Reformed Elder said:


> Any way I just want to say that yes the basic mindset and attitudes were as 20/20 presented but not in that extreme.



Which is typical of TV news, even when done well. By necessity, they will present the most glaring examples. Such reports are not untrue, but not as fair as they might be either. (And it happens to everyone who gets this sort of report done on them, not just to churches)


----------



## Kevin (Apr 9, 2011)

Thanks for sharing Adam. I'm glad to hear how God used his word to draw you closer to himself. I'll pray for you and your wife. God bless & welcome to the board.


----------



## Rufus (Apr 9, 2011)

Where there any opponents on there? You know, somebody that was preaching Grace?


----------



## CharlieJ (Apr 9, 2011)

I know several of the people who were interviewed. I've been following this for a while. One of the great points that Vargas nailed was that the IFB is really not that independent. Chuck Phelps wasn't a lone island; he was on the board at Bob Jones University and (I think) the WILDS, which is a fundamentalist Christian youth camp heavily associated with BJU. There is no denominational oversight, and thus no accountability, but they do run in packs. They know how to ostracize someone who criticizes "The University," or the group, or whatever. So, Fuller's attempt to distance himself from the IFB in general is a bit disingenuous. I mean, the very fact that Tina Anderson was sent from one IFB church to another one for safe-keeping proves there are ties everywhere.

The other great point is that IFB is a culture of authoritarianism (which is different from authority) and separatism. Authoritarianism says, "Take my word for it," and separatism says, "And don't ask anyone else's opinion." It breeds fear and inaction. The girls were afraid to speak out. The ex-church members were afraid to question the handling of the situation. The pastor, other than a few phone calls of unknown content, showed no interest in ensuring the safety of minors in his church. The victim received the greatest punishment.

I wish I could say that this is just an anomaly. It's not. I personally know several other girls who were raped and made to "confess" in front of their churches, churches not featured on the report. It's a culture that fosters and conceals abuse. And it is a cult.


----------



## Rufus (Apr 9, 2011)

How do we respond to stuff like this? How do we help people in such places?


----------



## Reformed Elder (Apr 9, 2011)

Thank you Kevin! My marriage and ministry are happier and more rewarding then ever. God's steadfast love and grace are matchless.


----------



## MMasztal (Apr 9, 2011)

Kevin said:


> Thanks for sharing Adam. I'm glad to hear how God used his word to draw you closer to himself. I'll pray for you and your wife. God bless & welcome to the board.


----------



## AThornquist (Apr 9, 2011)

CharlieJ said:


> It's not. I personally know several other girls who were raped and made to "confess" in front of their churches, churches not featured on the report.



That makes me sick.


----------



## StrictBaptist (Apr 10, 2011)

Does anyone know if this will be on again?????

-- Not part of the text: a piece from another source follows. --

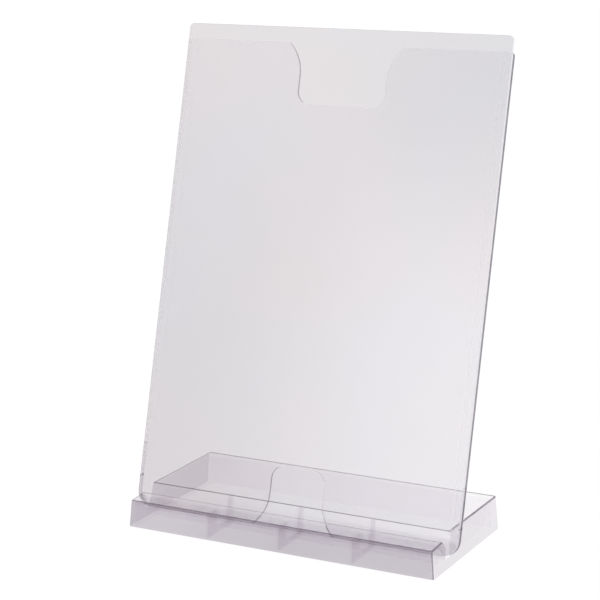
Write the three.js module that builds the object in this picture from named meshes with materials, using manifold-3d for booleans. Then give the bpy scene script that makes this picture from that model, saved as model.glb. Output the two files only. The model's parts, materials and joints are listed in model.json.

Sent from my Droid using Tapatalk


----------



## Bill The Baptist (Apr 10, 2011)

I also grew up in an IFB church and yes we went to the WILDS twice a year and yes everyone was expected to go to Bob Jones University, but I never experienced any of the crazy things some of you are talking about. The only abuse I received was in a theological sense. I do think that most of these people mean well, they just have a very limited understanding of Scripture and very little interest in broadening that understanding. I think all of us should be eternally grateful for the sacrifice that the reformers made in allowing us to read the bible for ourselves in our own language. No matter how wacky the church we grew up in was, all of us have the opportunity to read the Word for ourselves and let it convict us and leads us in paths of truth and righteousness.


----------



## CharlieJ (Apr 10, 2011)

StrictBaptist said:


> Does anyone know if this will be on again?????


 
The whole episode is available on the 20/20 section of ABC's website.


----------